Object modeling scripts:
↓↓↓
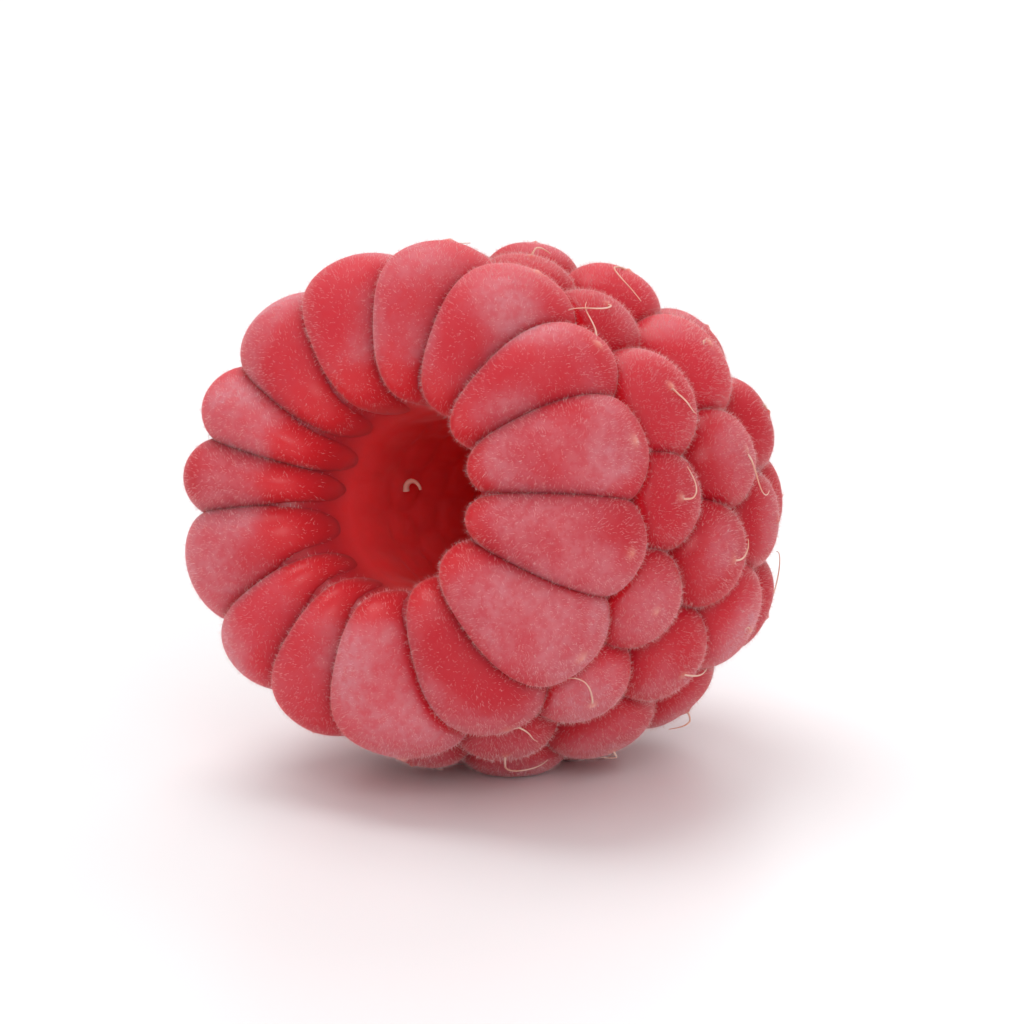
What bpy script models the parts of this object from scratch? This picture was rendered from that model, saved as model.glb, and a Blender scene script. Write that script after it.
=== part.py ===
"""A picked raspberry, lying on its side with its hollow towards -Y. Metres, +Z up.

The fruit is one body: a rim of long drupelets rolled over the mouth of the hollow, rows of
round drupelets down to the tip, and the flesh that they are all rooted in. It is laid out in
its own frame, with the middle of the fruit at the origin and +Z along its axis to the mouth,
and then turned on its side and set on the ground.
"""

import math
import random

import bmesh
import bpy
from mathutils import Matrix, Vector

MM = 0.001

# The outside, through the tops of the drupelets.
GIRTH_RADIUS = 11.2 * MM
TIP_LENGTH = 12.5 * MM
MOUTH_LENGTH = 10.0 * MM
TIP_FULLNESS = 2.0
MOUTH_FULLNESS = 2.7
FLATTENING = 0.97
NORMAL_STEP = 0.1 * MM

# The rim: long drupelets that roll over the mouth like the slices of a ring.
RIM_COUNT = 15
RIM_RING_RADIUS = 7.0 * MM
RIM_RING_HEIGHT = 6.4 * MM
RIM_REACH = 3.45 * MM
RIM_HEIGHT = 3.45 * MM
RIM_OVERLAP = 1.5
RIM_PLUMPNESS = 2.5
RIM_WEDGE = 0.7
RIM_WIDTH_SPREAD = 0.2

# The rows below the rim: (latitude in degrees, number of drupelets).
ROWS = ((7, 15), (-12, 15), (-32, 13), (-51, 10), (-69, 6), (-86, 2))
DRUPELET_PITCH = 4.4 * MM
DRUPELET_WIDTH = 5.1 * MM
DRUPELET_DEPTH = 5.6 * MM
DRUPELET_PLUMPNESS = 2.4
SIZE_SPREAD = 0.1
ANGLE_SPREAD = 0.06
LATITUDE_SPREAD = 2
STANDING_SPREAD = 0.25 * MM
SETTLING_STEPS = 120
SETTLING_RATE = 0.25
SETTLING_REACH = 1.3
RIM_ROOM = 1.15
SEED = 3

# The flesh below the drupelets, and the hollow that the receptacle leaves when the fruit is picked.
FLESH_DEPTH = 2.3 * MM
FLESH_TOP = 4.6 * MM
FLESH_LATITUDES = (25, -81)
FLESH_STEPS = 13
COLLAR_RADIUS = 5.2 * MM
COLLAR_HEIGHT = 7.7 * MM
HOLLOW_MOUTH_RADIUS = 3.85 * MM
HOLLOW_BOTTOM = -9.0 * MM
HOLLOW_BOTTOM_RADIUS = 0.3 * MM

# The hollow's wall, from its throat to near its bottom: (radius, height) in millimetres.
HOLLOW_PROFILE = (
    (3.85, 5.6), (4.05, 4.0), (4.2, 2.0), (4.1, 0.0),
    (3.6, -3.0), (2.8, -6.0), (1.9, -7.9), (1.0, -8.8),
)

# How it lies: rolled about its axis, with the mouth along -Y and up and the lowest drupelets pressed flat.
TURN = math.radians(33)
MOUTH_RISE = math.radians(15)
MIDDLE = Vector((-0.12, -0.40, 10.35)) * MM

# Facets: (segments, rings) of a drupelet, and the segments of what is turned.
RIM_FACETS = (14, 9)
DRUPELET_FACETS = (12, 7)
TURNED_SEGMENTS = 32

SKIN_COLOUR = (0.52, 0.03, 0.05, 1.0)


def clear_scene():
    for obj in list(bpy.data.objects):
        bpy.data.objects.remove(obj)


def direction_to(angle, latitude):
    across = math.cos(latitude)
    return Vector((across * math.cos(angle), across * math.sin(angle), math.sin(latitude)))


def envelope(latitude):
    """The distance from the middle of the fruit to its outside at this latitude."""
    tip_side = latitude < 0
    length = TIP_LENGTH if tip_side else MOUTH_LENGTH
    power = TIP_FULLNESS if tip_side else MOUTH_FULLNESS
    across = math.cos(latitude) / GIRTH_RADIUS
    along = abs(math.sin(latitude)) / length
    return (across**power + along**power) ** (-1 / power)


def on_envelope(point):
    """The point of the outside in the direction of this one."""
    latitude = math.atan2(point.z, math.hypot(point.x, point.y))
    return point.normalized() * envelope(latitude)


def outward(point):
    """The outside's normal at this point, from two short steps along it."""
    east = Vector((-point.y, point.x, 0)).normalized() * NORMAL_STEP
    north = point.cross(east).normalized() * NORMAL_STEP
    along_east = on_envelope(point + east) - on_envelope(point - east)
    along_north = on_envelope(point + north) - on_envelope(point - north)
    normal = along_east.cross(along_north).normalized()
    return normal if normal.dot(point) > 0 else -normal


def rim_angles(draw):
    """The angle and the angular width of each rim drupelet, which vary a little."""
    widths = [1 + draw.uniform(-RIM_WIDTH_SPREAD, RIM_WIDTH_SPREAD) for _ in range(RIM_COUNT)]
    turn = 2 * math.pi / sum(widths)
    angles = []
    reached = 0.0
    for width in widths:
        angles.append((reached + width * turn / 2, width * turn))
        reached += width * turn
    return angles


def rim_drupelets(draw):
    """Frames and half sizes of the rim drupelets: (matrix, (axial, tangential, radial))."""
    found = []
    for angle, width in rim_angles(draw):
        radius = RIM_RING_RADIUS + draw.uniform(-0.5, 0.5) * STANDING_SPREAD
        height = RIM_RING_HEIGHT + draw.uniform(-1, 1) * STANDING_SPREAD
        place = Matrix.Rotation(angle, 4, "Z") @ Matrix.Translation((radius, 0, height))
        place = place @ Matrix.Rotation(math.radians(90), 4, "Y")
        half_width = RIM_OVERLAP * width * RIM_RING_RADIUS * 0.5
        found.append((place, (RIM_HEIGHT, half_width, RIM_REACH)))
    return found


def settled_rows(draw, rim):
    """Tops of the round drupelets, which push each other and the rim apart until they are evenly packed."""
    tops = []
    for number, (latitude, count) in enumerate(ROWS):
        for place in range(count):
            angle = 2 * math.pi * (place + 0.5 * (number % 2)) / count
            angle += draw.uniform(-ANGLE_SPREAD, ANGLE_SPREAD)
            rise = math.radians(latitude + draw.uniform(-LATITUDE_SPREAD, LATITUDE_SPREAD))
            tops.append(on_envelope(direction_to(angle, rise)))
    sizes = [1 + draw.uniform(-SIZE_SPREAD, SIZE_SPREAD) for _ in tops]
    fixed = [on_envelope(place.translation + outward(place.translation) * MM) for place, _ in rim]
    for _ in range(SETTLING_STEPS):
        pushes = []
        for i, top in enumerate(tops):
            push = Vector()
            for j, other in enumerate(tops + fixed):
                if i == j:
                    continue
                apart = top - other
                room = DRUPELET_PITCH * (sizes[i] + (sizes[j] if j < len(tops) else RIM_ROOM)) / 2
                if apart.length < room * SETTLING_REACH:
                    push += apart.normalized() * (room * SETTLING_REACH - apart.length)
            pushes.append(push * SETTLING_RATE)
        tops = [on_envelope(top + push) for top, push in zip(tops, pushes)]
    return tops, sizes


def round_drupelets(draw, rim):
    """Frames and half sizes of the drupelets below the rim, with their local Z outwards."""
    found = []
    tops, sizes = settled_rows(draw, rim)
    for top, size in zip(tops, sizes):
        normal = outward(top)
        half_depth = DRUPELET_DEPTH / 2
        middle = top - normal * (half_depth + draw.uniform(-1, 1) * STANDING_SPREAD)
        turn = normal.to_track_quat("Z", "Y").to_matrix().to_4x4()
        half_width = DRUPELET_WIDTH / 2 * size
        found.append((Matrix.Translation(middle) @ turn, (half_width, half_width, half_depth)))
    return found


def link_new(name, mesh, collection):
    obj = bpy.data.objects.new(name, mesh)
    collection.objects.link(obj)
    return obj


def drupelet(place, half_sizes, collection, facets, plumpness, wedge=0.0):
    """One drupelet: a sphere of few sides with a pole outwards, made fuller and stretched to its size.

    A rim drupelet is a wedge, narrower towards the mouth by this much for each metre.
    """
    bm = bmesh.new()
    bmesh.ops.create_uvsphere(bm, u_segments=facets[0], v_segments=facets[1], radius=1)
    for vert in bm.verts:
        across = math.hypot(vert.co.x, vert.co.y)
        vert.co *= (across**plumpness + abs(vert.co.z) ** plumpness) ** (-1 / plumpness)
        vert.co = Vector(a * b for a, b in zip(vert.co, half_sizes))
        vert.co.y *= 1 + wedge * vert.co.z
    bmesh.ops.transform(bm, matrix=place, verts=bm.verts)
    mesh = bpy.data.meshes.new("drupelet")
    bm.to_mesh(mesh)
    bm.free()
    return link_new("drupelet", mesh, collection)


def turned(name, profile, collection):
    """A solid turned about +Z from a profile of (radius, height), listed from its top to its bottom."""
    mesh = bpy.data.meshes.new(name)
    points = [(0, 0, profile[0][1])] + [(radius, 0, height) for radius, height in profile]
    points.append((0, 0, profile[-1][1]))
    mesh.from_pydata(points, [(i, i + 1) for i in range(len(points) - 1)], [])
    obj = link_new(name, mesh, collection)
    screw = obj.modifiers.new("turn", "SCREW")
    screw.steps = screw.render_steps = TURNED_SEGMENTS
    screw.use_merge_vertices = True
    screw.merge_threshold = 1e-6
    return obj


def flesh(collection):
    """The flesh that the drupelets are rooted in, inside the envelope by a constant depth."""
    profile = [(COLLAR_RADIUS, COLLAR_HEIGHT)]
    first, last = FLESH_LATITUDES
    for step in range(FLESH_STEPS):
        latitude = math.radians(first + (last - first) * step / (FLESH_STEPS - 1))
        point = direction_to(0, latitude) * envelope(latitude)
        inside = point - outward(point) * FLESH_DEPTH
        profile.append((inside.x, min(inside.z, FLESH_TOP)))
    return turned("flesh", profile, collection)


def apply_modifiers(obj):
    """Replaces the object's mesh with the evaluated one."""
    graph = bpy.context.evaluated_depsgraph_get()
    mesh = bpy.data.meshes.new_from_object(obj.evaluated_get(graph))
    obj.modifiers.clear()
    obj.data = mesh


def join_all(obj, collection):
    """Joins all of the collection's objects to this one, and removes them."""
    union = obj.modifiers.new("join", "BOOLEAN")
    union.operation = "UNION"
    union.operand_type = "COLLECTION"
    union.collection = collection
    union.solver = "MANIFOLD"
    apply_modifiers(obj)
    for piece in list(collection.objects):
        bpy.data.objects.remove(piece)


def subtract(obj, cutter):
    """Cuts the cutter's shape out of the object and removes the cutter."""
    cut = obj.modifiers.new("cut", "BOOLEAN")
    cut.operation = "DIFFERENCE"
    cut.object = cutter
    cut.solver = "MANIFOLD"
    apply_modifiers(obj)
    bpy.data.objects.remove(cutter)


def hollow(collection):
    """The space that the receptacle filled, open through the mouth."""
    profile = [(radius * MM, height * MM) for radius, height in HOLLOW_PROFILE]
    mouth = [(HOLLOW_MOUTH_RADIUS, 2 * MOUTH_LENGTH)]
    bottom = [(HOLLOW_BOTTOM_RADIUS, HOLLOW_BOTTOM)]
    return turned("hollow", mouth + profile + bottom, collection)


def ground(collection):
    """A block below the ground, which takes off what the fruit's weight presses flat."""
    bm = bmesh.new()
    bmesh.ops.create_cube(bm, size=4 * GIRTH_RADIUS)
    bmesh.ops.translate(bm, verts=bm.verts, vec=(0, 0, -2 * GIRTH_RADIUS))
    mesh = bpy.data.meshes.new("ground")
    bm.to_mesh(mesh)
    bm.free()
    return link_new("ground", mesh, collection)


def lay_down(obj):
    """Turns the fruit on its side, a little flattened by its own weight."""
    flattened = Matrix.Diagonal((1, FLATTENING, 1, 1)) @ Matrix.Rotation(TURN, 4, "Z")
    turned_over = Matrix.Rotation(math.radians(90) - MOUTH_RISE, 4, "X")
    obj.data.transform(Matrix.Translation(MIDDLE) @ turned_over @ flattened)


def skin():
    """The ripe skin: soft red, with a dull bloom."""
    material = bpy.data.materials.new("skin")
    material.use_nodes = True
    shader = material.node_tree.nodes["Principled BSDF"]
    shader.inputs["Base Color"].default_value = SKIN_COLOUR
    shader.inputs["Roughness"].default_value = 0.55
    shader.inputs["Metallic"].default_value = 0.0
    return material


def build():
    clear_scene()
    parts = bpy.data.collections.new("raspberry")
    repeats = bpy.data.collections.new("drupelets")
    for collection in (parts, repeats):
        bpy.context.scene.collection.children.link(collection)
    draw = random.Random(SEED)
    rim = rim_drupelets(draw)
    for place, half_sizes in rim:
        drupelet(place, half_sizes, repeats, RIM_FACETS, RIM_PLUMPNESS, RIM_WEDGE / RIM_RING_RADIUS)
    for place, half_sizes in round_drupelets(draw, rim):
        drupelet(place, half_sizes, repeats, DRUPELET_FACETS, DRUPELET_PLUMPNESS)
    body = flesh(parts)
    body.name = "raspberry"
    apply_modifiers(body)
    join_all(body, repeats)
    subtract(body, hollow(repeats))
    lay_down(body)
    subtract(body, ground(repeats))
    body.data.materials.clear()
    body.data.materials.append(skin())
    body.data.shade_smooth()
    body.data.set_sharp_from_angle(angle=math.radians(50))


build()
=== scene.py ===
import math
import random

import bpy
import numpy as np
from mathutils import Matrix, Vector


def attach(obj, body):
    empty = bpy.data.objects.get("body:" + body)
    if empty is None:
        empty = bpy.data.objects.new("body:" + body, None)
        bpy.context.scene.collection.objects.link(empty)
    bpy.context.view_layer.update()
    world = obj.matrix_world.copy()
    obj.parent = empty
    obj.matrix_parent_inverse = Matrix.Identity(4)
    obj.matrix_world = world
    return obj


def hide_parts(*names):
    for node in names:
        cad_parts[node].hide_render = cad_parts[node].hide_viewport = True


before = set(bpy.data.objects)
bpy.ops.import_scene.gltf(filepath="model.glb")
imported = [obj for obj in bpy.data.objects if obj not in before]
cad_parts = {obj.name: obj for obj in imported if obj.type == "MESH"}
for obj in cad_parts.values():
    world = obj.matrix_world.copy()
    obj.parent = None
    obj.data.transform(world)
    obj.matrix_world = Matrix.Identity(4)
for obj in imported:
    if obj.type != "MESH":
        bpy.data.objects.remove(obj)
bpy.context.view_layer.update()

# ---- The rim drupelets -------------------------------------------------------------------------
# Long, juicy drupelets stand side by side round the mouth and roll over it like the slices of a
# ring, from the outside of the fruit down into its hollow. Each is a soft sac of juice round one
# seed, and it is flat where its neighbours press on it.

# The outside, through the tops of the drupelets. The fruit is laid out in millimetres, with its
# middle at the origin and +Z along its axis to the mouth.
GIRTH_RADIUS, TIP_LENGTH, MOUTH_LENGTH = 11.2, 12.5, 10.0
TIP_FULLNESS, MOUTH_FULLNESS = 2.0, 2.7
NORMAL_STEP = 0.1

# The rim: a ring of wedges, each narrower towards the axis, with this free way down the throat.
RIM_COUNT = 15
RIM_RING_RADIUS, RIM_RING_HEIGHT = 7.0, 6.4
RIM_REACH, RIM_HEIGHT = 3.45, 3.45
RIM_OVERLAP, RIM_WIDTH_SPREAD = 1.5, 0.2
RIM_WEDGE, RIM_FULLNESS = 0.7, 2.5
RIM_POINT = 0.2
THROAT_RADIUS = 3.65

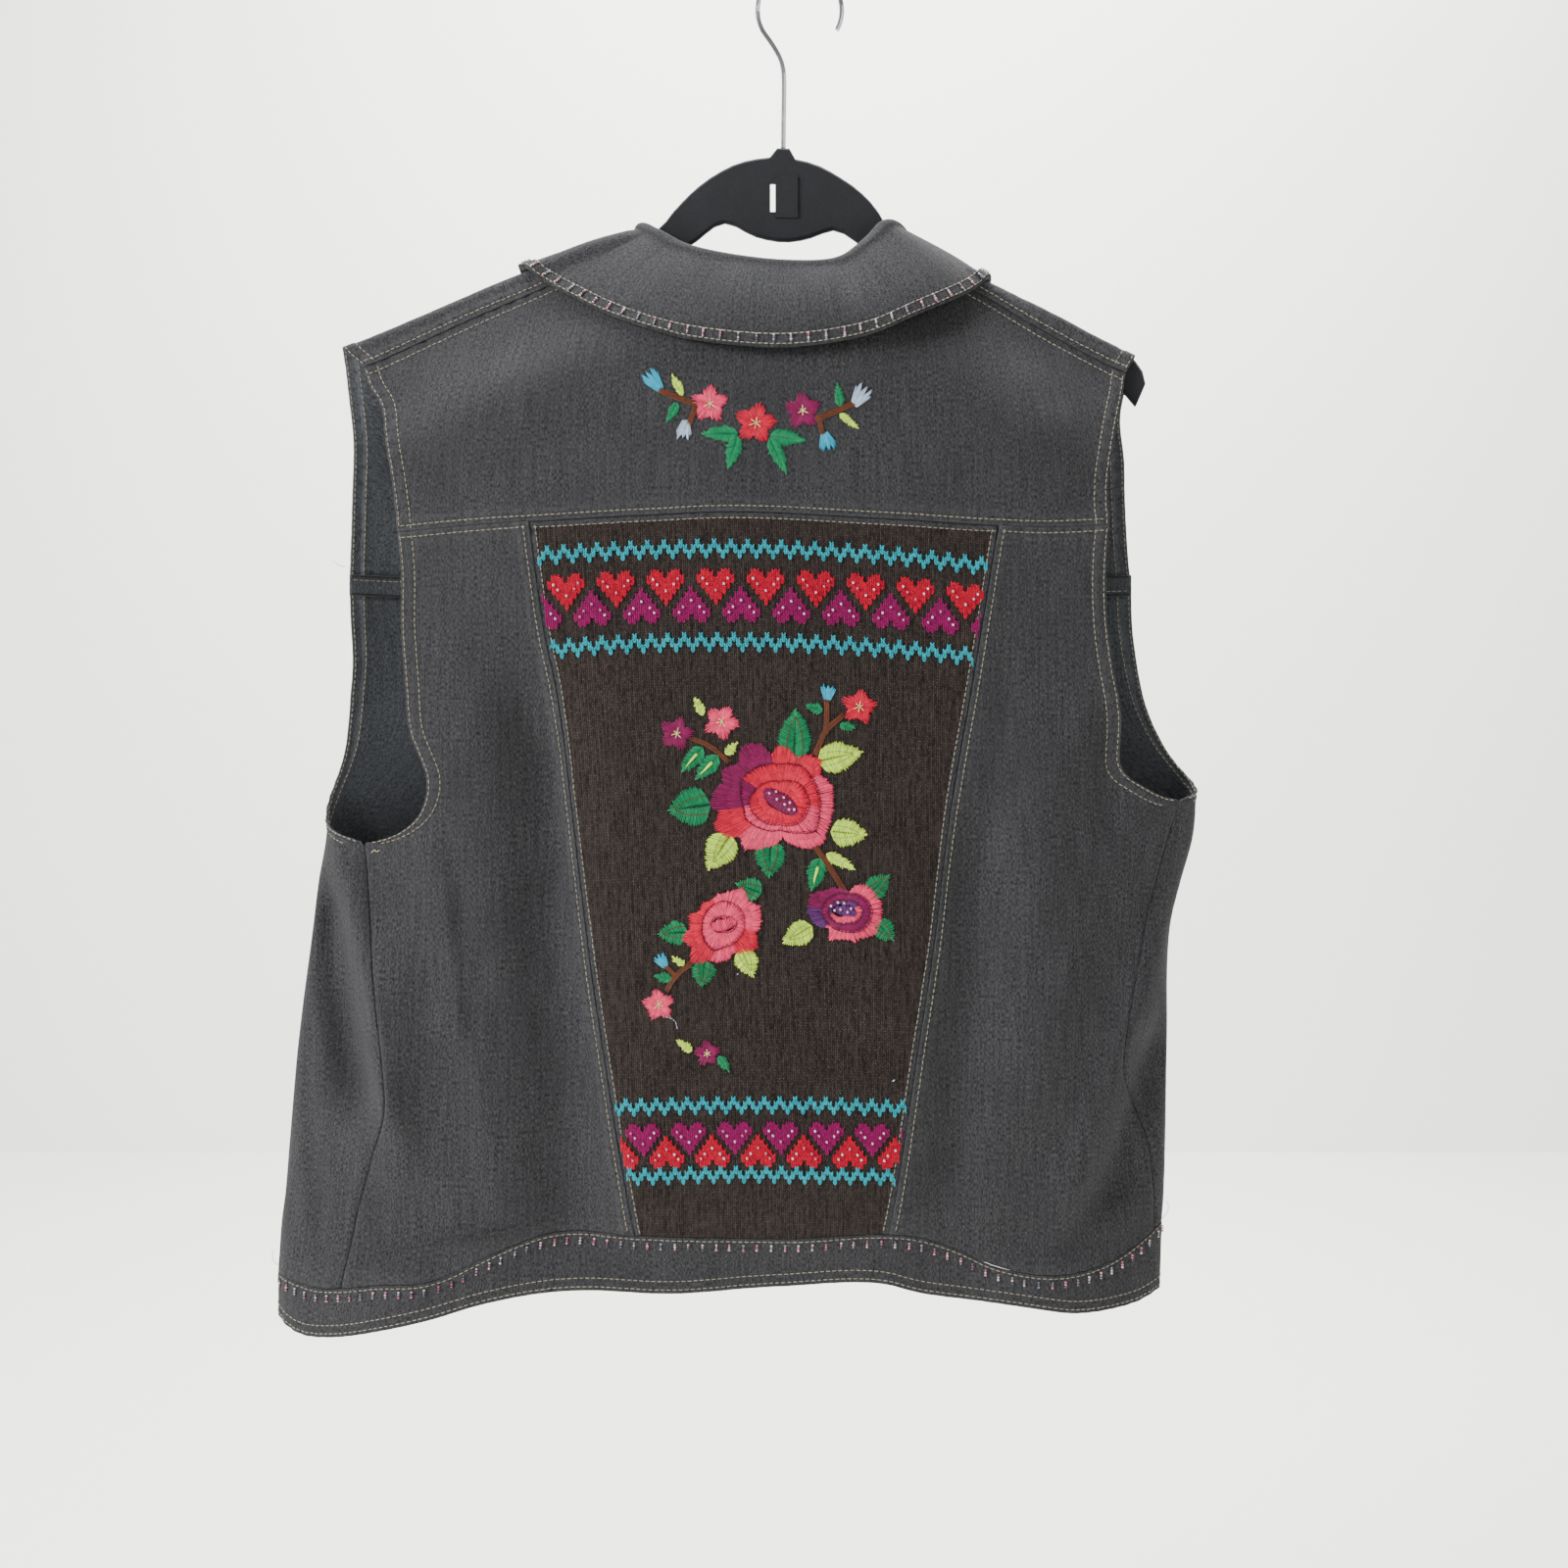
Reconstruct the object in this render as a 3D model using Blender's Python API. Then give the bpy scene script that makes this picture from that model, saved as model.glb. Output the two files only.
↑↑↑
PROMPT - Your task is to quote exactly the lines beginning with the one that contains "material.use_nodes = True" and ending with the one that contains "obj.data.transform(world)", with nothing left out or added.

OUTPUT FOR THIS TASK -
    material.use_nodes = True
    shader = material.node_tree.nodes["Principled BSDF"]
    shader.inputs["Base Color"].default_value = SKIN_COLOUR
    shader.inputs["Roughness"].default_value = 0.55
    shader.inputs["Metallic"].default_value = 0.0
    return material


def build():
    clear_scene()
    parts = bpy.data.collections.new("raspberry")
    repeats = bpy.data.collections.new("drupelets")
    for collection in (parts, repeats):
        bpy.context.scene.collection.children.link(collection)
    draw = random.Random(SEED)
    rim = rim_drupelets(draw)
    for place, half_sizes in rim:
        drupelet(place, half_sizes, repeats, RIM_FACETS, RIM_PLUMPNESS, RIM_WEDGE / RIM_RING_RADIUS)
    for place, half_sizes in round_drupelets(draw, rim):
        drupelet(place, half_sizes, repeats, DRUPELET_FACETS, DRUPELET_PLUMPNESS)
    body = flesh(parts)
    body.name = "raspberry"
    apply_modifiers(body)
    join_all(body, repeats)
    subtract(body, hollow(repeats))
    lay_down(body)
    subtract(body, ground(repeats))
    body.data.materials.clear()
    body.data.materials.append(skin())
    body.data.shade_smooth()
    body.data.set_sharp_from_angle(angle=math.radians(50))


build()
=== scene.py ===
import math
import random

import bpy
import numpy as np
from mathutils import Matrix, Vector


def attach(obj, body):
    empty = bpy.data.objects.get("body:" + body)
    if empty is None:
        empty = bpy.data.objects.new("body:" + body, None)
        bpy.context.scene.collection.objects.link(empty)
    bpy.context.view_layer.update()
    world = obj.matrix_world.copy()
    obj.parent = empty
    obj.matrix_parent_inverse = Matrix.Identity(4)
    obj.matrix_world = world
    return obj


def hide_parts(*names):
    for node in names:
        cad_parts[node].hide_render = cad_parts[node].hide_viewport = True


before = set(bpy.data.objects)
bpy.ops.import_scene.gltf(filepath="model.glb")
imported = [obj for obj in bpy.data.objects if obj not in before]
cad_parts = {obj.name: obj for obj in imported if obj.type == "MESH"}
for obj in cad_parts.values():
    world = obj.matrix_world.copy()
    obj.parent = None
    obj.data.transform(world)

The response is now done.